Elsewhere, Anthony keeps a tight reign on the "Once" pre-show that has the cast take center stage to sing, dance, howl, dash and kick as they play their own instruments in a lively, spirited manner that recalls those treasured, beloved Irish seisiuns. The songs. mainly rowdy drinking songs or sweet-sounding reflections are smart, fun and expertly performed. Whereas some productions tend to go overboard with the pre-show concept, here, everything is measured, steadied, shaken and stirred.
Because "Once" is a musical about two people who meet by chance in present-day Dublin, casting...the right casting, that is....is absolutely essential in order for the love story (of sorts) to work, entice, excite and take effect without any candy floss sentiment or one-note romanticism. Hope's casting of the captivating Katie Barton and the emotionally centered Sam Sherwood as the Girl and the Guy (the show's romantic leads) not only gives this production of "Once" its heart and emotional backbone, but keeps the sweet-natured story grounded, driven and completely in focus without ever skipping a heartbeat.
Sam Sherwood who portrays the lead male character, simply known as Guy, has the necessary charm, handsomeness and Irish spirit necessary to keep the plot moving forward without any hitches or strained credulity. He's polished and professional and offers a multi-faceted character turn that is edgy, guarded, quirky, versatile, outspoken and kinda messed up.
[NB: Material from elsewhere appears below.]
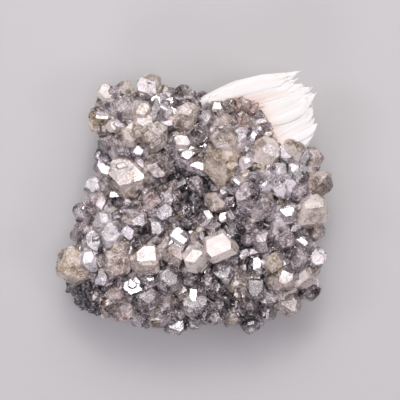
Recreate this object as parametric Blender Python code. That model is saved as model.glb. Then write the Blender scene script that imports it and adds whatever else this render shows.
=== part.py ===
"""Cerussite specimen: a galena rock lying on its flat broken back, crusted with blocky cerussite
crystals that face upwards, with a fan of white barite blades at its far right edge.

Metres, +Z up. The origin is on the flat underside, below the middle of the specimen. Seen from
above with +Y up the page, the specimen is as a collector would lay it down to look at it.
"""

import math
import random

import bmesh
import bpy
import numpy as np
from mathutils import Matrix, Vector, noise

MM = 0.001
TURN = 2 * math.pi

# Clear space left between two pieces that meet
GAP = 0.35 * MM

# Outline of the crystal crust seen from above, in mm, anticlockwise from the right
OUTLINE_MM = [
    (29.5, 3.5), (27.0, 11.5), (23.0, 15.0), (18.5, 18.5), (14.0, 22.0), (7.0, 23.5), (1.0, 25.0),
    (-5.0, 25.5), (-9.0, 27.5), (-15.0, 26.5), (-20.5, 25.0), (-23.0, 18.5), (-20.5, 14.0),
    (-20.5, 8.5), (-23.0, 4.0), (-25.5, -2.0), (-26.5, -8.5), (-29.5, -13.0), (-28.0, -19.0),
    (-24.0, -23.5), (-15.0, -26.5), (-3.0, -28.0), (6.0, -27.5), (12.5, -27.0), (18.0, -24.5),
    (24.5, -22.0), (28.0, -17.0), (29.0, -12.0), (28.0, -6.5), (29.0, -1.0),
]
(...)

It's a role that is tailor-made for the actor and one that piques interest from moment he first appears on stage to sing the bittersweet "Leave" right up until the musical's tear-stained, justified conclusion at the end of Act II..
Musically, the actor can sell a song with capable, stirring power. Here, the "Once" vocal score suits his exceptional vocal range and style. When singing the already mentioned "Leave" or so many others that include "Say It To Me Now," "Sleeping" and "Falling Slowly," he never once misses a beat, a pause or a rhythm. Vocally, he sells the songs as written (he also plays guitar). He understands their value, their meaning and their emotional connection to the "Once" story and its evolution. As an actor, he also puts his own personal spin on every one of the vocals with a dash or two of old school charm, whimsy, cynicism, attitude, personality and Irish pub vigor thrown in for extra measure.
They don't come any better than Katie Barton, who plays the lead female character called the Girl, for story purposes. Acting wise, she is captivating and personable (she also plays the piano) and totally in sync with the creator's vision of the character she portrays. She possesses the Girl's winsomeness, tenderness, vulnerability, spark and mystery. She fills in all the colors runs with it. She is also the ideal sparring partner for the Guy, particularly when their characters clash, crash, burn, instigate, disagree, get a little too close, unravel or completely disconnect.
Vocally, the actress is in her her element. The "Once" score ideally strikes the right chord with Barton who brings a raw, personal intimacy to the proceedings. When singing "Falling Slowing" and "If You Want Me" with Sherwood or the swelling solo "The Hill, " she is a beguiling presence who sings with real power, sweetness and lovely confidence. It's impossible not to be moved.
The hand-picked supporting cast members are absolutely perfect and especially fine as actors, singers and musicians. They include Marcy McGuigan as Baruska, Margaret Dudasik as Reza, Andreina Kasper as Bank Manager, Jonathan Brown as Svec, Stephen G. Anthony as Billy, Morgan Morse as Andrej, Don Noble as Da, John Mervini as Eamon, Victoria Wepler as Emcee and Rachel Mulcahy as Ex-Girlfriend. Every one of them loves being on stage performing, observing, listening, singing and dancing. Their joyous, heartfelt unity heightens the "Once" story, their role in its telling and their interaction with the two main characters.
Technically, "Once" is superior. The set design, by Glenn Bassett, which includes multiple doors, passageways and set pieces that fall smartly into place (via the actors) when required, is colorful, atmospheric and well positioned. Marcus Abbott's lighting palate richly conveys the beauty, intimacy and pulse of the musical's surroundings and the character-driven story. The costumes, handsomely crafted by Cully Long, looked lived-in, as well they should be.
In conclusion, "Once" is yet another musical triumph for Ivoryton Playhouse, offset by a sparkling, well-chosen season line-up that has included "The Fantasticks," "A Night With Janis Joplin," "Grease" and the recent "A Chorus Line." It is a haunting, captivating entertainment of distinctive, emotional power, skillfully shaped and honed by director/choreographer Ben Hope. Eric Anthony's musical direction smartly reflects the Irish spunk, spirit and romanticism set forth by the show's creators. The entire cast never once (no pun, intended) misses a beat. And when it's over, you can't, unfortunately, hit "Replay." But you can, however, buy tickets to another performance and experience (once again) the magic, the allure and the brilliance of this Tony Award-winning musical for a second or third time. You won't be the only one seduced by this now cherished cult musical favorite. It simply cannot be helped.
"Once" is being staged at Ivoryton Playhouse (103 Main St., Ivoryton, CT), now through October 14.